Transparency 2.0 saves money and bolsters citizen confidence.
• Increased civic engagement – Americans are eager to use transparency websites. The Missouri Accountability Portal received more than 6 million hits in the year after its launch.
• Big savings – Transparency websites can save millions through more efficient government operations, fewer information requests, more competitive contracting bids, and lower risk of fraud. In the two years following the launch of its transparency website, the Texas Comptroller reported $4.8 million in savings from more efficient government administration. Utah estimates $15,000 in annual savings from reduced information requests. The largest savings may come from the deterrence of waste or abuse of public funds due to enhanced public scrutiny – savings that are impossible to quantify but likely significant.
• Better-targeted incentives – Transparency budget portals allow states to track how well economic development credits and other subsidies deliver results. Funds from underperforming projects and programs can be reinvested in more successful programs. By tracking the performance of state subsidies, Minnesota and Illinois have both been able to recapture money from numerous projects that failed to deliver promised results.
• Better coordination of government contracts – The Massachusetts State Purchasing Agent identifies four sources of savings for state procurement officers: sharing information with other public purchasers on good deals; avoiding wasteful duplication of bidding and contracting procedures through centralized processes; better enforcement of favorable pricing and contract terms; and focusing cost-cutting in areas where greater resources are spent.
Wisconsin’s contracting and subsidy transparency websites have major deficiencies.
• First steps into Transparency 2.0 – Wisconsin has established two websites that provide basic data on state contracts and on economic development subsidies that give residents access to crucial government accountability information. State contracts are searchable by department, vendor, and product or service. Economic development grants can be searched by recipient, county, award type, and other criteria.
• Many contracts are missing – Not all state agencies that are required to post their expenditures of $10,000 or more have actually done so. In March 2010, the 14 agencies that had posted data supplied information about contracts worth $1.19 billion, out of the state’s total two-year budget of $66 billion.
• Comprehensive information on contracts and subsidies is unavailable – The Contract Sunshine website does not include a copy of each contract or information on the competing bids received for each contract.
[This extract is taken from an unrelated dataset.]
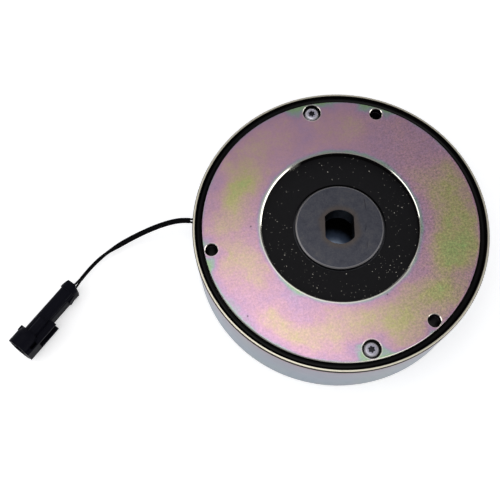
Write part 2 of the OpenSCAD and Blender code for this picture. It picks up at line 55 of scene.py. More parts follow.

The description of results promised by recipients of economic development assistance often is incomplete. This information must be included so that the public can determine if the contracts and subsidies represent an efficient use of government funds.
• Transparency information is not centrally located – Wisconsin’s contracting and economic development subsidy websites are not linked to each other. This reduces the ability of citizens who do not already know what they are looking for and where to find it to effectively monitor government spending and find important information.
Wisconsin should make its online transparency information comprehensive, bringing it up to the best practices established by other Transparency 2.0 states.
• Include spending from all agencies – The state should require all agencies to report expenditures on the transparency website, and specify penalties for noncompliant agencies. There should be no minimum dollar amount for required reporting.
• Include comprehensive information on government contracts – A comprehensive transparency website should not only provide copies of government contracts, but it should also offer more detailed information that would allow citizens to fully monitor the contracting process, such as providing information on other bids received, and noting whether subcontractors were employed.
• Include information on all government spending – Wisconsin should post information on non-contract spending, including discretionary spending, and how that compares to the state’s budget.
• Provide details about the promised and received benefits of economic development assistance – Wisconsin should post full details about how many jobs companies promise to create with economic development monies or tax breaks. The pay and benefits of those promised jobs should be posted, along with information on what jobs actually were created.
• Provide accountability information on one website – Wisconsin should ensure that all government spending information is provided on a central website.